If you live in a rural area, it’s very likely you know someone who fits this description. Maybe a friend or a family member, or that oldtimer in the coffee shop. You know they are smart people, skilled and able, good at what they do. But just not interested in lofty, highfalutin ideas or ideologies. 

So, how do we introduce regenerative agriculture to farmers who have a limited interest in the science of agriculture? How can we pique their interest and encourage them to try regenerative techniques without burying them in hard scientific facts, techniques and practices?

This is a very real open question. If regenerative agriculture is going to be the dominant form of agriculture practiced across the globe (i.e. the long term goal), then we need to find a way to bring all types of farmers on board — from fresh noobs to recalcitrant oldtimers and everyone in between.

The challenge here seems to be finding a perspective from which all farmers can see the benefits of regenerative agriculture.

A seemingly obvious solution might be to promote the green ideology that attracts so many to regenerative farming, particularly first gen farmers. But while many green ideologies tie in very neatly to regenerative agriculture, such ideologies are hardly universal and are unlikely to persuade some farmers who view their farm as a business first and foremost. Given our goal to avoid controversy and focus on agriculture we shall say no more on this topic other than to acknowledge that ideology is probably not the unifying answer we are looking for.

One shared perspective that we would at least like to think is universal is a shared love of the act of farming; an inherent joy in the profession; a deep satisfaction at watching crops grow. The emotional connection every farmer has with the land they work is very real. But it’s also very personal which can make it harder to relate on a global scale. And to be honest, few people make hard business decisions based on ‘a love of the land’ alone.
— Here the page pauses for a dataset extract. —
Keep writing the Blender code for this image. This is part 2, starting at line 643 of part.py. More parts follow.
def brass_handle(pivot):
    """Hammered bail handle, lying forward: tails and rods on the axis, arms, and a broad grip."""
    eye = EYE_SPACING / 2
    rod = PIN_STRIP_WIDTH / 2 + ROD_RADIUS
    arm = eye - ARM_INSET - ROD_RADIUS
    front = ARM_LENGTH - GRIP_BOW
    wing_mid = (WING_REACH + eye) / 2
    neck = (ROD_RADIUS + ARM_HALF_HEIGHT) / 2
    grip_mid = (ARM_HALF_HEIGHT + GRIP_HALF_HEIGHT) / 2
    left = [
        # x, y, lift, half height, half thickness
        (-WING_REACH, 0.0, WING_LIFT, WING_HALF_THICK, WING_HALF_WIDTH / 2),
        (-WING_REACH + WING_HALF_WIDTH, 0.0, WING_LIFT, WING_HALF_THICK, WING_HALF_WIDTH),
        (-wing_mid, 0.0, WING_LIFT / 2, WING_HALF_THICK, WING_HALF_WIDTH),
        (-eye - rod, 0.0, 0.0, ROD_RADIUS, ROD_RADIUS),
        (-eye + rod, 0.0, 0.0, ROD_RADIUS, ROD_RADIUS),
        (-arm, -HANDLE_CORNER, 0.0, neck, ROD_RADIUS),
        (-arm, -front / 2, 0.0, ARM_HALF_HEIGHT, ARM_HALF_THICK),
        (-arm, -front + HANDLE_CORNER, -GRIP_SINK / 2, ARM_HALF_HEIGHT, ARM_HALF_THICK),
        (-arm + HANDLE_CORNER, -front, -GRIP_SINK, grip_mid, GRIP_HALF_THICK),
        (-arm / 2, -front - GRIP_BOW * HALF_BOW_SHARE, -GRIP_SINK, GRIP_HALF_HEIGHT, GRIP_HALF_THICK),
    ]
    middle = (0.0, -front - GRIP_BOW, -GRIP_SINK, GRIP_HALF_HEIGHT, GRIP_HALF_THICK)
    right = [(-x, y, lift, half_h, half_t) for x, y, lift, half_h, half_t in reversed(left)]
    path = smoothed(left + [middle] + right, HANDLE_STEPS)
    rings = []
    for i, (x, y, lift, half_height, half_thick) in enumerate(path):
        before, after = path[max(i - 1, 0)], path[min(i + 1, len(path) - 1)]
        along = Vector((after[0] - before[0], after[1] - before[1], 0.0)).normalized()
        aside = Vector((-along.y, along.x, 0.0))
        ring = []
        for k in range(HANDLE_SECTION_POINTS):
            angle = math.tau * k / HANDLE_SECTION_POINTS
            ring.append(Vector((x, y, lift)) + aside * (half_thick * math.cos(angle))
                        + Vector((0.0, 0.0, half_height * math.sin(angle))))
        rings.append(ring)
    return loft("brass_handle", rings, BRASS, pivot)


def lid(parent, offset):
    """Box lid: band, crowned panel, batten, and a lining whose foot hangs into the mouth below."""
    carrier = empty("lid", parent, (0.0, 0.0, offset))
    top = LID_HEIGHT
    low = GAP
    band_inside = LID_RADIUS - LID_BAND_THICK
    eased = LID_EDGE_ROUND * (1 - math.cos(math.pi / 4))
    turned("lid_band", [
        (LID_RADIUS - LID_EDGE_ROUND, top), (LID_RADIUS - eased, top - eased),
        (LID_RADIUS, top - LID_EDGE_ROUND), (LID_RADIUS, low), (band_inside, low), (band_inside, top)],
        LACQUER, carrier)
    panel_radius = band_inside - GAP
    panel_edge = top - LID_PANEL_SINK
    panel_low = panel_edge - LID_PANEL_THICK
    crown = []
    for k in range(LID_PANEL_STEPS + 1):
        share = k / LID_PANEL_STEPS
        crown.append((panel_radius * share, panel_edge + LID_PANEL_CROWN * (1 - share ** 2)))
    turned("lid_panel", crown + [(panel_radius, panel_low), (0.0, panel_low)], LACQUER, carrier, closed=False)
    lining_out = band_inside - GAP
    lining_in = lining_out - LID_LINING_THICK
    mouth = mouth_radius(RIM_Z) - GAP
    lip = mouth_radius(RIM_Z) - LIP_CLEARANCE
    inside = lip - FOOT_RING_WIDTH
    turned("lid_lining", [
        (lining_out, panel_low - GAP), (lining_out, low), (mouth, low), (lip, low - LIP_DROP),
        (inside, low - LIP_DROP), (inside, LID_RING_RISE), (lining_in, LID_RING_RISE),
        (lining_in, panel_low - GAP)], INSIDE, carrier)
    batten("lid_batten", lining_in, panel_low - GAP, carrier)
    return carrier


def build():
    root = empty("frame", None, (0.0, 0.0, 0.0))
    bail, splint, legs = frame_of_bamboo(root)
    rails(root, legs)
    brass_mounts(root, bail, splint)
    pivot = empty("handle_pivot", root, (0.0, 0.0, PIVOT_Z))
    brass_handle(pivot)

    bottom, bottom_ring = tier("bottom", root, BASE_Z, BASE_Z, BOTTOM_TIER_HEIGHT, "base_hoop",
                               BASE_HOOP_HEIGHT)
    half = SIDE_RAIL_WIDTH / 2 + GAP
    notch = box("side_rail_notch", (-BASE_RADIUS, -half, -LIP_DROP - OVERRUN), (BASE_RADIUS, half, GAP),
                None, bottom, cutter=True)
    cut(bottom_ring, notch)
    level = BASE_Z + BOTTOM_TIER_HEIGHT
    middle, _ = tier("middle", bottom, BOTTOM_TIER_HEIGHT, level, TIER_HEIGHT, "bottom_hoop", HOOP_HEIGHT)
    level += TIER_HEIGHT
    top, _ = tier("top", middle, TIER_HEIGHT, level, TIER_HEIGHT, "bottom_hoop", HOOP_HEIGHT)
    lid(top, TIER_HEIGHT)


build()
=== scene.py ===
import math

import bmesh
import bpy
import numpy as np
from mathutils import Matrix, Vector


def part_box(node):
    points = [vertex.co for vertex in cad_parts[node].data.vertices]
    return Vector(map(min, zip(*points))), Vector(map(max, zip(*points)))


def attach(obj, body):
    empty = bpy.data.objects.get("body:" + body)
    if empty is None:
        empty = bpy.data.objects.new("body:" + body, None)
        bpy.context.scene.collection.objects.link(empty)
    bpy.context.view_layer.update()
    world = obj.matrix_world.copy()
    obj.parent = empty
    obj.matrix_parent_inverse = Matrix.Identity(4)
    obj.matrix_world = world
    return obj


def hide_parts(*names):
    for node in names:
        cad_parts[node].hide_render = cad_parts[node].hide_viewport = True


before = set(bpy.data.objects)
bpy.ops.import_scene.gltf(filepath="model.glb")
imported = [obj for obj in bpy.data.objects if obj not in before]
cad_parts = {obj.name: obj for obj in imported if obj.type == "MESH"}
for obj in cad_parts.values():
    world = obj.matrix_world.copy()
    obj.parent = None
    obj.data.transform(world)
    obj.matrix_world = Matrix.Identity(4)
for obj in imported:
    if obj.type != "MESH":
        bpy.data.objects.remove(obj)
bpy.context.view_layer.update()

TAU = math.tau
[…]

There is one force, however, that is both truly universal and powerful enough to drive meaningful change. And we call this force economics.  

Making money is possibly the only universal goal we can safely assume for most every farmer across the globe. It doesn’t matter what type of farm or where: a grain farm in Canada, an orchard in Madagascar, or a ranch in Australia — a new agricultural method or technique that makes economic sense is one that all farmers can get behind. 

And regenerative farming makes economic sense. 

So it might be a good idea for people who wish to promote regenerative agriculture, particularly to established farmers, to find ways to couch regenerative methods and techniques in economic terms. Cover crops can save money on irrigation, high levels of organic matter in the soil reduce input costs, animal integration saves on fertilizer. While these lines are most definitely oversimplifications, they also focus on the economic benefits of regenerative agriculture which is something all farmers are interested in.      

The way we choose to promote regenerative agriculture will have an effect on what type of farmer is attracted to the movement. By focusing more on economic arguments, we can increase the appeal of regenerative farming to the largest possible audience while using all the other benefits the movement offers to show it helps more than just the pocket book.   

And, there are a lot of benefits to regenerative farming. From increasing nutritional value of the food grown to the environment benefits of restoring natural systems; from better water management to reducing reliance on synthetic chemicals. Some argue that regenerative farming can help battle climate change while others are adamant that regen farming can solve the world’s looming food crisis.

But for those who aren’t interested in or simply don’t care about these benefits, there is only really economics.